» PROBLEM DESCRIPTION
Please copy all the lines that follow, word for word.

******

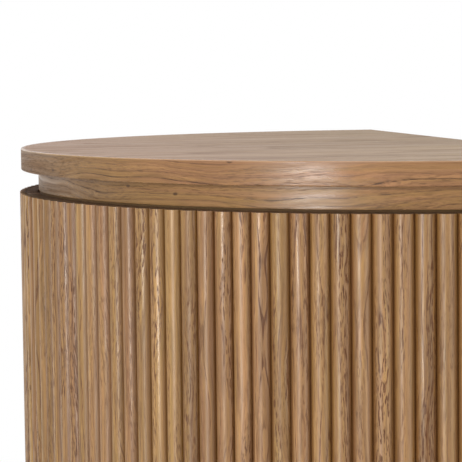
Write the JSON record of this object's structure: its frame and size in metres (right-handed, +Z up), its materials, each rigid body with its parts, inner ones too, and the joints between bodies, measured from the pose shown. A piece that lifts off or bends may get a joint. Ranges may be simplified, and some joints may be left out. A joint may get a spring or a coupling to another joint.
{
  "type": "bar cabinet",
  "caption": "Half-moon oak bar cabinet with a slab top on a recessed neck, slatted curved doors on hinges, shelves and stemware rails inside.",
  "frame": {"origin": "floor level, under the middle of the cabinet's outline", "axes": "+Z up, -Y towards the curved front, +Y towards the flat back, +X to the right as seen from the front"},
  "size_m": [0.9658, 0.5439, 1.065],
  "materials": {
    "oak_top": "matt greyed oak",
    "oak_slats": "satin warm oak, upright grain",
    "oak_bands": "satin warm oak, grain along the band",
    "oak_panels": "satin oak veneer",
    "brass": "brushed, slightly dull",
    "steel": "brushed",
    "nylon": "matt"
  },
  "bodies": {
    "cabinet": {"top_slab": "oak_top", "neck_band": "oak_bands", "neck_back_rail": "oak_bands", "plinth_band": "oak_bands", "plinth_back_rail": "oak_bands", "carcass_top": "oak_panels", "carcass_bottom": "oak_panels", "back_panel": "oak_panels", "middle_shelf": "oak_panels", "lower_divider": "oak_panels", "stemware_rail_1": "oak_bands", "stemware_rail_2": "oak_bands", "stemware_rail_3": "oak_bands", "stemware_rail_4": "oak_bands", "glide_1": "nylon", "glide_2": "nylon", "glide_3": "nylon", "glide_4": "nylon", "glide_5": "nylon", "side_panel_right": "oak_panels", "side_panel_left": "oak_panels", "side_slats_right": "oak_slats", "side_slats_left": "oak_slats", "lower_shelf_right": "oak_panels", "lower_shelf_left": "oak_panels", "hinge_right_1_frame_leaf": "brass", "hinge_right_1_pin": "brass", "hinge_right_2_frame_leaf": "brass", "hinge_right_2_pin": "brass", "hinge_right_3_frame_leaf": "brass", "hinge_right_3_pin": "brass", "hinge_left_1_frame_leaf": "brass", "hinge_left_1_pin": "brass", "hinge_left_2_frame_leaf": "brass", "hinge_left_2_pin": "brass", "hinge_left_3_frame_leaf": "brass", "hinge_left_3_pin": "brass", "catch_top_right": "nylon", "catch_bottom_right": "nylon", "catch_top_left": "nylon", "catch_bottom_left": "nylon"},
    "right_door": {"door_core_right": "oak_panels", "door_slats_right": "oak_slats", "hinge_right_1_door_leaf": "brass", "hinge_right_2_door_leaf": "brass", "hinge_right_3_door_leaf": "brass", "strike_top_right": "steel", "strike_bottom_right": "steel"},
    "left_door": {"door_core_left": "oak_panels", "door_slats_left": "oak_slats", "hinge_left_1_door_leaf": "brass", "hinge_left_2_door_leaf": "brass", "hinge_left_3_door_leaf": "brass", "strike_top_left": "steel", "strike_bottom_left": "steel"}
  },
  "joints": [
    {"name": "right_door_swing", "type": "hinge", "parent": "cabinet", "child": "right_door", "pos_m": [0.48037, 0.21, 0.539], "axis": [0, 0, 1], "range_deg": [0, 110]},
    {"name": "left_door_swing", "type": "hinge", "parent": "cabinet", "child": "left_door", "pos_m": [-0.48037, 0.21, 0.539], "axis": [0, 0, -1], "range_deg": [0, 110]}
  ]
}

******

» ANSWER BELOW
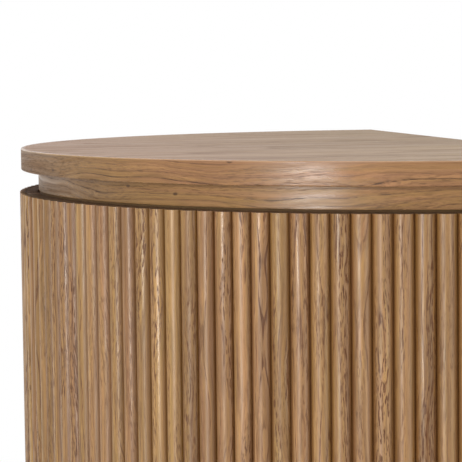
Write the JSON record of this object's structure: its frame and size in metres (right-handed, +Z up), its materials, each rigid body with its parts, inner ones too, and the joints between bodies, measured from the pose shown. A piece that lifts off or bends may get a joint. Ranges may be simplified, and some joints may be left out. A joint may get a spring or a coupling to another joint.
{
  "type": "bar cabinet",
  "caption": "Half-moon oak bar cabinet with a slab top on a recessed neck, slatted curved doors on hinges, shelves and stemware rails inside.",
  "frame": {"origin": "floor level, under the middle of the cabinet's outline", "axes": "+Z up, -Y towards the curved front, +Y towards the flat back, +X to the right as seen from the front"},
  "size_m": [0.9658, 0.5439, 1.065],
  "materials": {
    "oak_top": "matt greyed oak",
    "oak_slats": "satin warm oak, upright grain",
    "oak_bands": "satin warm oak, grain along the band",
    "oak_panels": "satin oak veneer",
    "brass": "brushed, slightly dull",
    "steel": "brushed",
    "nylon": "matt"
  },
  "bodies": {
    "cabinet": {"top_slab": "oak_top", "neck_band": "oak_bands", "neck_back_rail": "oak_bands", "plinth_band": "oak_bands", "plinth_back_rail": "oak_bands", "carcass_top": "oak_panels", "carcass_bottom": "oak_panels", "back_panel": "oak_panels", "middle_shelf": "oak_panels", "lower_divider": "oak_panels", "stemware_rail_1": "oak_bands", "stemware_rail_2": "oak_bands", "stemware_rail_3": "oak_bands", "stemware_rail_4": "oak_bands", "glide_1": "nylon", "glide_2": "nylon", "glide_3": "nylon", "glide_4": "nylon", "glide_5": "nylon", "side_panel_right": "oak_panels", "side_panel_left": "oak_panels", "side_slats_right": "oak_slats", "side_slats_left": "oak_slats", "lower_shelf_right": "oak_panels", "lower_shelf_left": "oak_panels", "hinge_right_1_frame_leaf": "brass", "hinge_right_1_pin": "brass", "hinge_right_2_frame_leaf": "brass", "hinge_right_2_pin": "brass", "hinge_right_3_frame_leaf": "brass", "hinge_right_3_pin": "brass", "hinge_left_1_frame_leaf": "brass", "hinge_left_1_pin": "brass", "hinge_left_2_frame_leaf": "brass", "hinge_left_2_pin": "brass", "hinge_left_3_frame_leaf": "brass", "hinge_left_3_pin": "brass", "catch_top_right": "nylon", "catch_bottom_right": "nylon", "catch_top_left": "nylon", "catch_bottom_left": "nylon"},
    "right_door": {"door_core_right": "oak_panels", "door_slats_right": "oak_slats", "hinge_right_1_door_leaf": "brass", "hinge_right_2_door_leaf": "brass", "hinge_right_3_door_leaf": "brass", "strike_top_right": "steel", "strike_bottom_right": "steel"},
    "left_door": {"door_core_left": "oak_panels", "door_slats_left": "oak_slats", "hinge_left_1_door_leaf": "brass", "hinge_left_2_door_leaf": "brass", "hinge_left_3_door_leaf": "brass", "strike_top_left": "steel", "strike_bottom_left": "steel"}
  },
  "joints": [
    {"name": "right_door_swing", "type": "hinge", "parent": "cabinet", "child": "right_door", "pos_m": [0.48037, 0.21, 0.539], "axis": [0, 0, 1], "range_deg": [0, 110]},
    {"name": "left_door_swing", "type": "hinge", "parent": "cabinet", "child": "left_door", "pos_m": [-0.48037, 0.21, 0.539], "axis": [0, 0, -1], "range_deg": [0, 110]}
  ]
}